To counteract this and to strengthen the capabilities and competitive positions of small and medium-sized manufacturers (SMMs) critical to the Department of Defense (DoD) supply chain, DoD’s Office of Economic Adjustment has provided funding to DVIRC for the past two years to help SMMs accelerate the adoption and deployment of Advanced Manufacturing Technologies (AMTs) in their companies.

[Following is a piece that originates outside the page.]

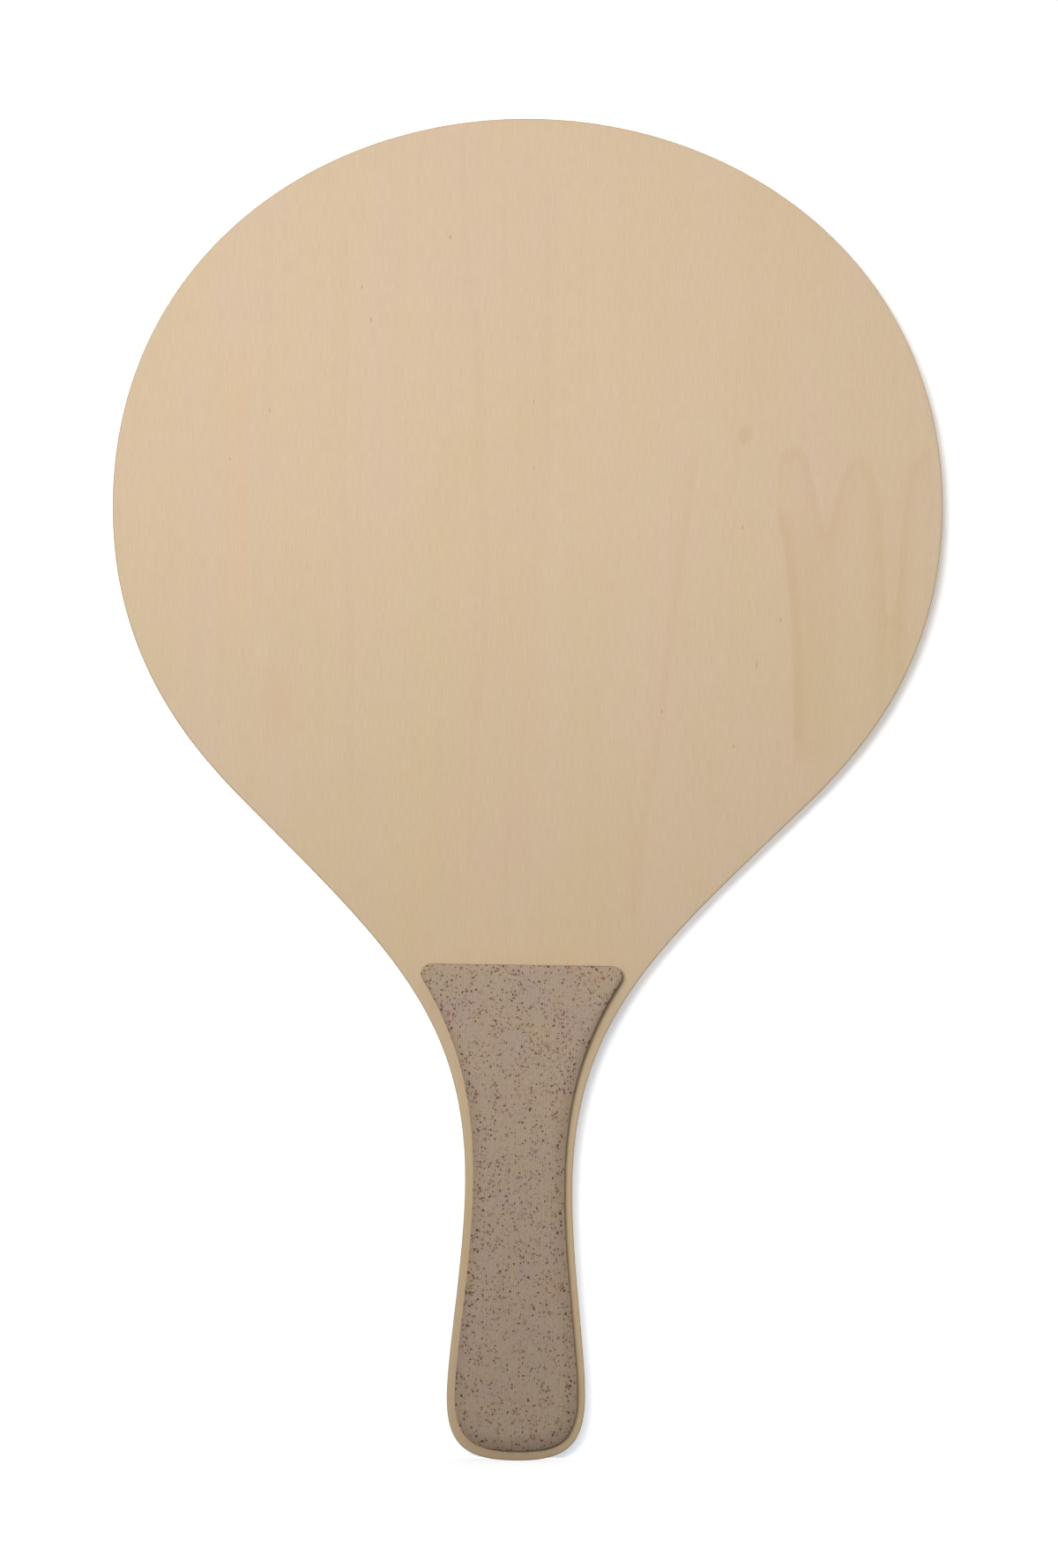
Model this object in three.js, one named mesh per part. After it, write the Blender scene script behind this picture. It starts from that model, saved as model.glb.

As part of this project—known as the Manufacturing USA Access Project, or MAP—DVIRC has been working to bring Manufacturing USA Institute education and training programming into the Philadelphia region to develop the talent required to take full advantage of AMT investments and to support existing education and training programs through the following:
The MAP Capstone Case Study Pilot
One of the main goals of this Pilot was to build the talent pipeline in the Greater Philadelphia region by giving students opportunities to learn about and solve real-world AMT problems in collaboration with SMMs. In this capstone case study project, students from regional universities worked with Manufacturing USA Institutes and their SMM members on key AMT issues, opportunities, and challenges. Through this opportunity, students received unprecedented exposure to AMT and applications, and SMMs gained access to the emerging high quality talent pool with specific knowledge of AMTs and needed interdisciplinary work experience.
As we enter into our third year of the MAP project with DOD-OEA, we strive to develop the following programs:
Develop an apprenticeship program to develop a talent pipeline model with SMMs and third-party AMT integrators. Individuals who participate in these apprenticeships will then serve as “in-sourced” talent for SMMs to help them implement AMTs.
Develop internships, co-op opportunities, and capstone projects for university graduate and undergraduate students
Entrepreneurship and intrapreneurship Models with Product Developers and SMMs
Create “value exchange” opportunities that benefit both parties, including but not limited to joint design and engineering projects, short-run production projects, and project-specific AMT-related projects.